* Aim
Which lines in the records below contain the word "that"? Copy each of them.

# start of Given data

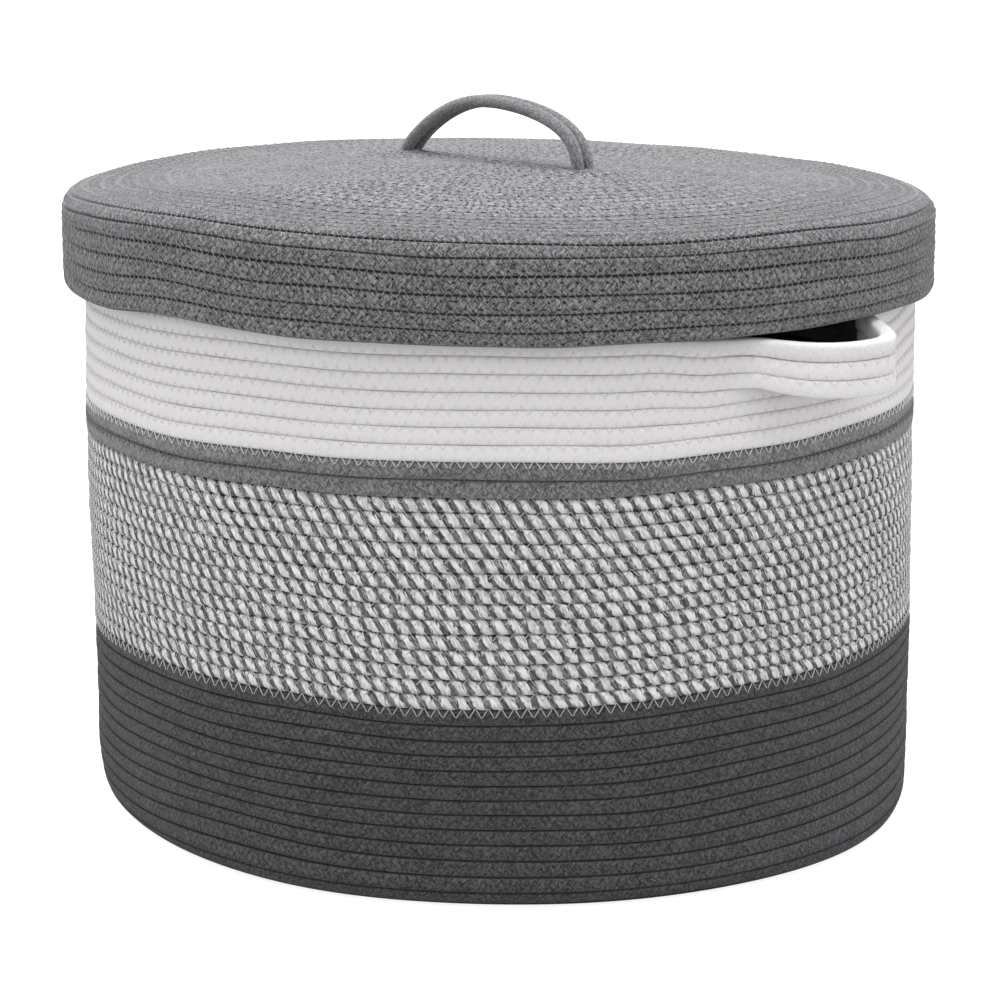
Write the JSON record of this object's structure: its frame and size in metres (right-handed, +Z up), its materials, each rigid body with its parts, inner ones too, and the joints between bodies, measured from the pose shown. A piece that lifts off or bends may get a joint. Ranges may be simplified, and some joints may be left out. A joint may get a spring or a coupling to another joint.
{
  "type": "rope storage basket",
  "caption": "Round coiled rope storage basket in banded greys and white, with a lift-off lid that has a rope loop, and side handles swung out of the wall.",
  "frame": {"origin": "middle of the base's underside, on the floor", "axes": "+Z up; the side handles lie on the X axis, +X towards the handle that shows in the picture; -Y towards its front"},
  "size_m": [0.5776, 0.5216, 0.4216],
  "materials": {
    "charcoal_rope": "matt braided cotton rope, charcoal",
    "twist_rope": "matt twisted cotton rope, white and grey strands",
    "stripe_rope": "matt braided cotton rope, mid grey",
    "white_rope": "matt braided cotton rope, off-white",
    "lid_rope": "matt braided cotton rope, grey"
  },
  "bodies": {
    "basket": {"base_coil": "charcoal_rope", "charcoal_wall": "charcoal_rope", "twist_wall": "twist_rope", "stripe_wall": "stripe_rope", "white_wall": "white_rope", "handle_rows": "white_rope", "rim_rows": "white_rope"},
    "lid": {"lid_top": "lid_rope", "lid_skirt": "lid_rope", "loop_tail_left_front": "lid_rope", "loop_tail_left_back": "lid_rope", "loop_tail_right_front": "lid_rope", "loop_tail_right_back": "lid_rope"},
    "lid_loop": {"loop_rope_front": "lid_rope", "loop_rope_back": "lid_rope"}
  },
  "joints": [
    {"name": "lid_lift", "type": "slide", "parent": "basket", "child": "lid", "axis": [0, 0, 1], "range_m": [0, 0.15]},
    {"name": "loop_lean", "type": "hinge", "parent": "lid", "child": "lid_loop", "pos_m": [0, 0, 0.38905], "axis": [1, 0, 0], "range_deg": [-70, 70]}
  ]
}
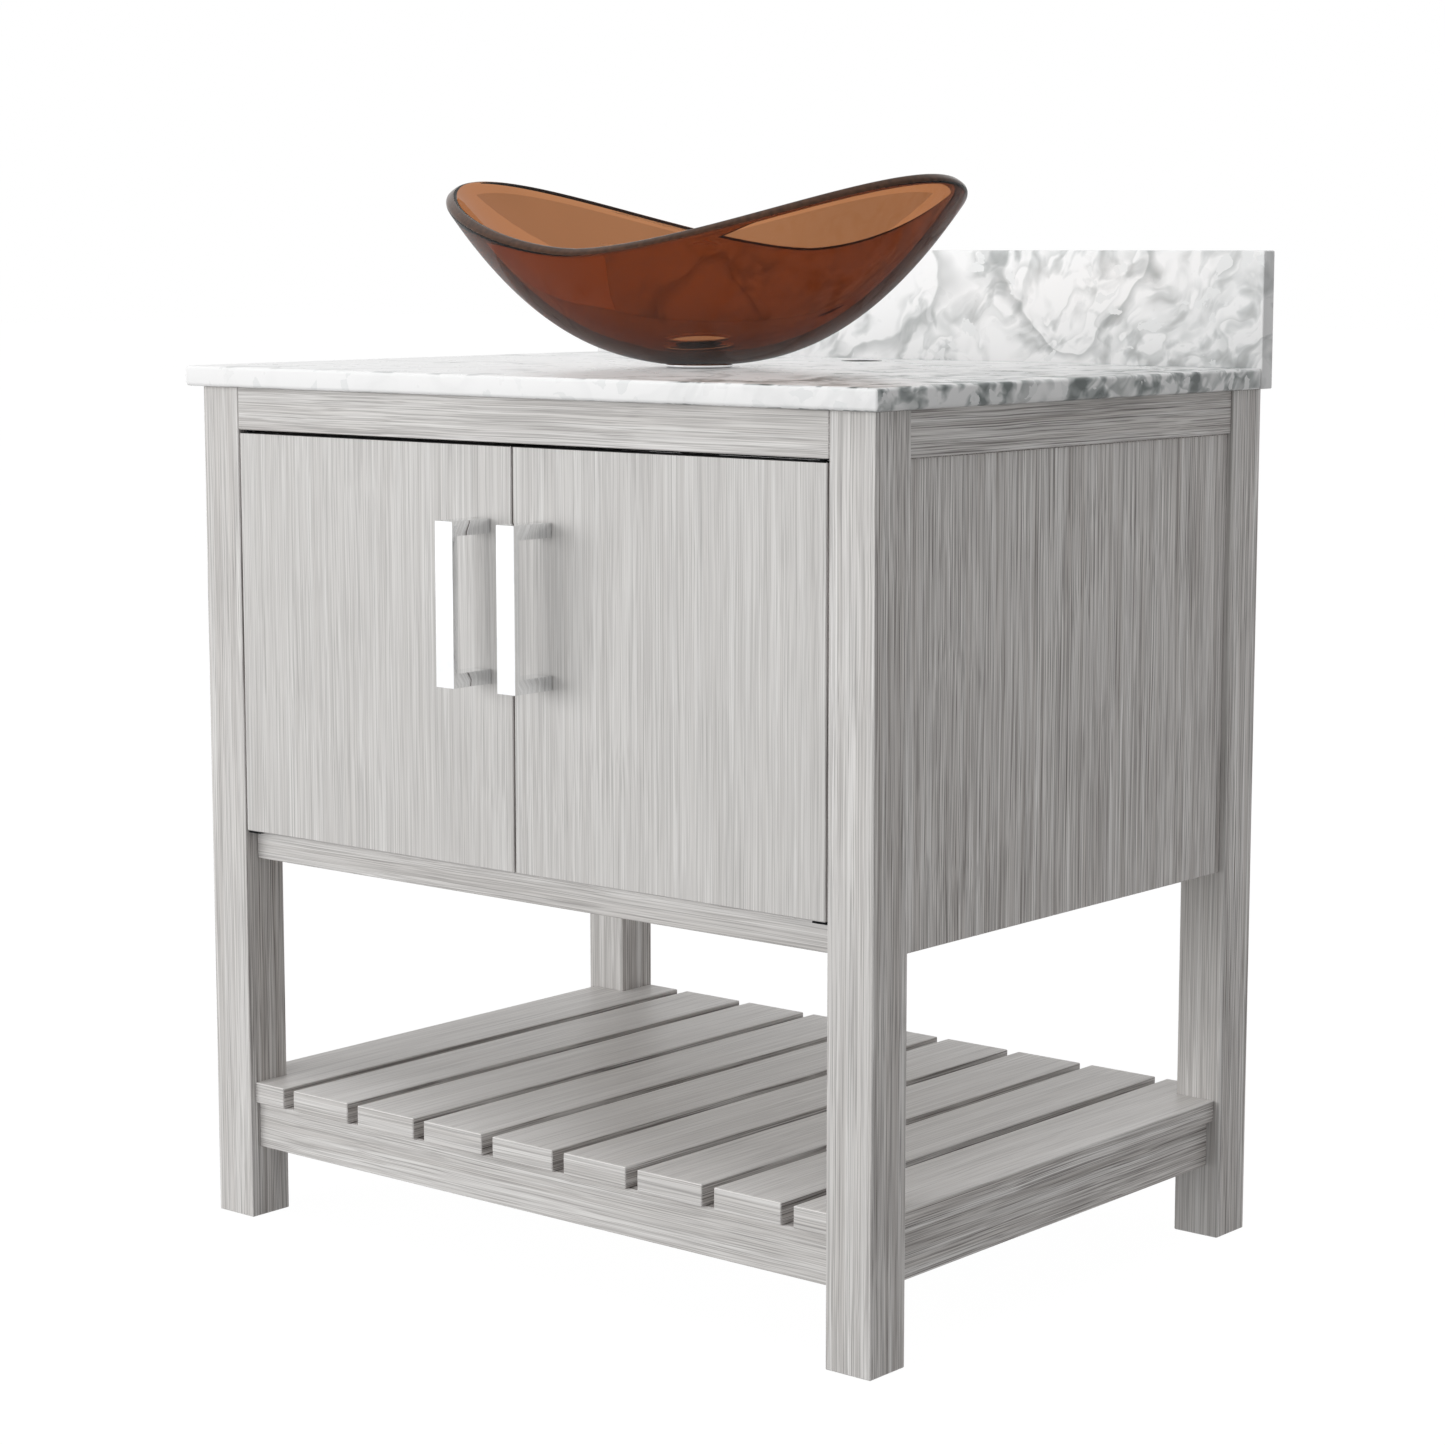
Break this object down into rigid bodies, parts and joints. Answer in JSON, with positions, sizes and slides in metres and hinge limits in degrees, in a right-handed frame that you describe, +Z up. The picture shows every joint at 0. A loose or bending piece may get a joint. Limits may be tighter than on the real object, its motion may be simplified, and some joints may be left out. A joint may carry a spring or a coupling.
{
  "type": "vessel sink vanity",
  "caption": "Free-standing bathroom vanity in grey-washed wood with a slatted shelf, inset doors, a marble top with backsplash and a boat-shaped brown glass vessel bowl.",
  "frame": {"origin": "bottom centre of the bounding box, on the floor", "axes": "+Z up, +Y to the wall (the doors face -Y), +X to the right for someone facing the doors"},
  "size_m": [0.762, 0.5874, 0.9199],
  "materials": {
    "grey_washed_oak": "matt lacquer over straight fine-grain veneer, washed grey",
    "melamine_board": "plain satin board",
    "white_marble": "polished, grey veins",
    "brown_glass": "clear tinted glass with a polished rim",
    "polished_chrome": "mirror polished",
    "satin_nickel": "satin",
    "drain_brass": "machined",
    "black_rubber": "matt",
    "white_plastic": "moulded"
  },
  "bodies": {
    "vanity": {"leg_front_left": "grey_washed_oak", "leg_front_right": "grey_washed_oak", "leg_back_left": "grey_washed_oak", "leg_back_right": "grey_washed_oak", "front_top_rail": "grey_washed_oak", "front_bottom_rail": "grey_washed_oak", "back_top_rail": "grey_washed_oak", "back_bottom_rail": "grey_washed_oak", "side_top_rail_left": "grey_washed_oak", "side_top_rail_right": "grey_washed_oak", "side_panel_left": "grey_washed_oak", "side_panel_right": "grey_washed_oak", "shelf_rail_front": "grey_washed_oak", "shelf_rail_back": "grey_washed_oak", "shelf_rail_left": "grey_washed_oak", "shelf_rail_right": "grey_washed_oak", "shelf_slat_1": "grey_washed_oak", "shelf_slat_2": "grey_washed_oak", "shelf_slat_3": "grey_washed_oak", "shelf_slat_4": "grey_washed_oak", "shelf_slat_5": "grey_washed_oak", "shelf_slat_6": "grey_washed_oak", "shelf_slat_7": "grey_washed_oak", "shelf_slat_8": "grey_washed_oak", "shelf_slat_9": "grey_washed_oak", "cabinet_floor": "melamine_board", "corner_block_front_left": "melamine_board", "corner_block_front_right": "melamine_board", "corner_block_back_left": "melamine_board", "corner_block_back_right": "melamine_board", "countertop": "white_marble", "backsplash": "white_marble", "glass_bowl": "brown_glass", "mounting_ring": "polished_chrome", "drain_body": "polished_chrome", "drain_tailpiece": "polished_chrome", "flange_gasket": "black_rubber", "drain_washer": "black_rubber", "drain_locknut": "drain_brass", "magnetic_catch": "white_plastic", "hinge_pin_leaf_top_left": "satin_nickel", "hinge_pin_leaf_top_right": "satin_nickel", "hinge_pin_leaf_bottom_left": "satin_nickel", "hinge_pin_leaf_bottom_right": "satin_nickel"},
    "door_left": {"door_left": "grey_washed_oak", "pull_left": "polished_chrome", "pull_screw_left_upper": "satin_nickel", "pull_screw_left_lower": "satin_nickel", "hinge_leaf_top_left": "satin_nickel", "hinge_leaf_bottom_left": "satin_nickel", "strike_plate_left": "satin_nickel"},
    "door_right": {"door_right": "grey_washed_oak", "pull_right": "polished_chrome", "pull_screw_right_upper": "satin_nickel", "pull_screw_right_lower": "satin_nickel", "hinge_leaf_top_right": "satin_nickel", "hinge_leaf_bottom_right": "satin_nickel", "strike_plate_right": "satin_nickel"},
    "stopper": {"drain_stopper": "polished_chrome", "stopper_seal": "black_rubber"}
  },
  "joints": [
    {"name": "door_left_hinge", "type": "hinge", "parent": "vanity", "child": "door_left", "pos_m": [-0.3173, -0.24425, 0.5272], "axis": [0, 0, -1], "range_deg": [0, 105]},
    {"name": "door_right_hinge", "type": "hinge", "parent": "vanity", "child": "door_right", "pos_m": [0.3173, -0.24425, 0.5272], "axis": [0, 0, 1], "range_deg": [0, 105]},
    {"name": "stopper_push", "type": "slide", "parent": "vanity", "child": "stopper", "axis": [0, 0, 1], "range_m": [-0.0045, 0], "stiffness_N_per_m": 200, "springref_m": 0.012}
  ]
}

# end of Given data

* Response
Write the JSON record of this object's structure: its frame and size in metres (right-handed, +Z up), its materials, each rigid body with its parts, inner ones too, and the joints between bodies, measured from the pose shown. A piece that lifts off or bends may get a joint. Ranges may be simplified, and some joints may be left out. A joint may get a spring or a coupling to another joint.
  "caption": "Round coiled rope storage basket in banded greys and white, with a lift-off lid that has a rope loop, and side handles swung out of the wall.",
  "frame": {"origin": "middle of the base's underside, on the floor", "axes": "+Z up; the side handles lie on the X axis, +X towards the handle that shows in the picture; -Y towards its front"},
Break this object down into rigid bodies, parts and joints. Answer in JSON, with positions, sizes and slides in metres and hinge limits in degrees, in a right-handed frame that you describe, +Z up. The picture shows every joint at 0. A loose or bending piece may get a joint. Limits may be tighter than on the real object, its motion may be simplified, and some joints may be left out. A joint may carry a spring or a coupling.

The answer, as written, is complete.